Set down the whole listing verbatim.

### Source data:
########
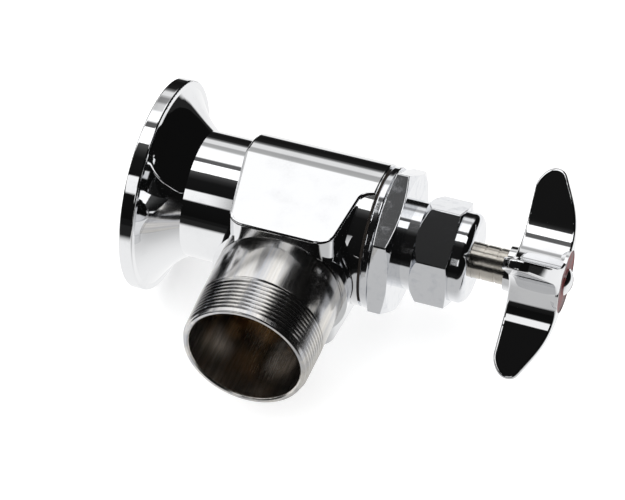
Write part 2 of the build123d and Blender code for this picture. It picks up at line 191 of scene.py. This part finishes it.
def make_tool_rings():
    """Rings left by a turning tool about an axis along X: a height and a 0 to 1 value."""
    group, given, out = new_group(
        "tool_rings",
        [("Vector", "NodeSocketVector", None), ("Pitch", "NodeSocketFloat", 0.0004),
         ("Wander", "NodeSocketFloat", 0.4)],
        [("Height", "NodeSocketFloat"), ("Value", "NodeSocketFloat")])
    parts = put(group, "ShaderNodeSeparateXYZ", Vector=given.outputs["Vector"])
    y_squared = maths(group, "MULTIPLY", parts.outputs["Y"], parts.outputs["Y"])
    z_squared = maths(group, "MULTIPLY", parts.outputs["Z"], parts.outputs["Z"])
    radius = maths(group, "SQRT", maths(group, "ADD", y_squared, z_squared))
    travel = maths(group, "ADD", parts.outputs["X"], radius)
    turns = maths(group, "DIVIDE", travel, given.outputs["Pitch"])
    noise = put(group, "ShaderNodeTexNoise", {"Scale": RING_NOISE, "Detail": 2.0},
                Vector=given.outputs["Vector"])
    wander = maths(group, "MULTIPLY", noise.outputs["Fac"], given.outputs["Wander"])
    turns = maths(group, "ADD", turns, wander)
    wave = maths(group, "SINE", maths(group, "MULTIPLY", turns, 2 * math.pi))
    value = ranged(group, wave, (-1.0, 1.0))
    group.links.new(value, out.inputs["Height"])
    group.links.new(maths(group, "MULTIPLY", value, noise.outputs["Fac"]), out.inputs["Value"])
    return group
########
### Correct answer:
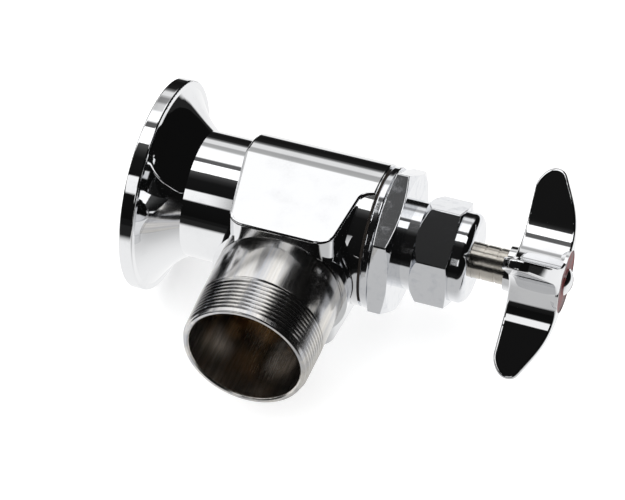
Write part 2 of the build123d and Blender code for this picture. It picks up at line 191 of scene.py. This part finishes it.
def make_tool_rings():
    """Rings left by a turning tool about an axis along X: a height and a 0 to 1 value."""
    group, given, out = new_group(
        "tool_rings",
        [("Vector", "NodeSocketVector", None), ("Pitch", "NodeSocketFloat", 0.0004),
         ("Wander", "NodeSocketFloat", 0.4)],
        [("Height", "NodeSocketFloat"), ("Value", "NodeSocketFloat")])
    parts = put(group, "ShaderNodeSeparateXYZ", Vector=given.outputs["Vector"])
    y_squared = maths(group, "MULTIPLY", parts.outputs["Y"], parts.outputs["Y"])
    z_squared = maths(group, "MULTIPLY", parts.outputs["Z"], parts.outputs["Z"])
    radius = maths(group, "SQRT", maths(group, "ADD", y_squared, z_squared))
    travel = maths(group, "ADD", parts.outputs["X"], radius)
    turns = maths(group, "DIVIDE", travel, given.outputs["Pitch"])
    noise = put(group, "ShaderNodeTexNoise", {"Scale": RING_NOISE, "Detail": 2.0},
                Vector=given.outputs["Vector"])
    wander = maths(group, "MULTIPLY", noise.outputs["Fac"], given.outputs["Wander"])
    turns = maths(group, "ADD", turns, wander)
    wave = maths(group, "SINE", maths(group, "MULTIPLY", turns, 2 * math.pi))
    value = ranged(group, wave, (-1.0, 1.0))
    group.links.new(value, out.inputs["Height"])
    group.links.new(maths(group, "MULTIPLY", value, noise.outputs["Fac"]), out.inputs["Value"])
    return group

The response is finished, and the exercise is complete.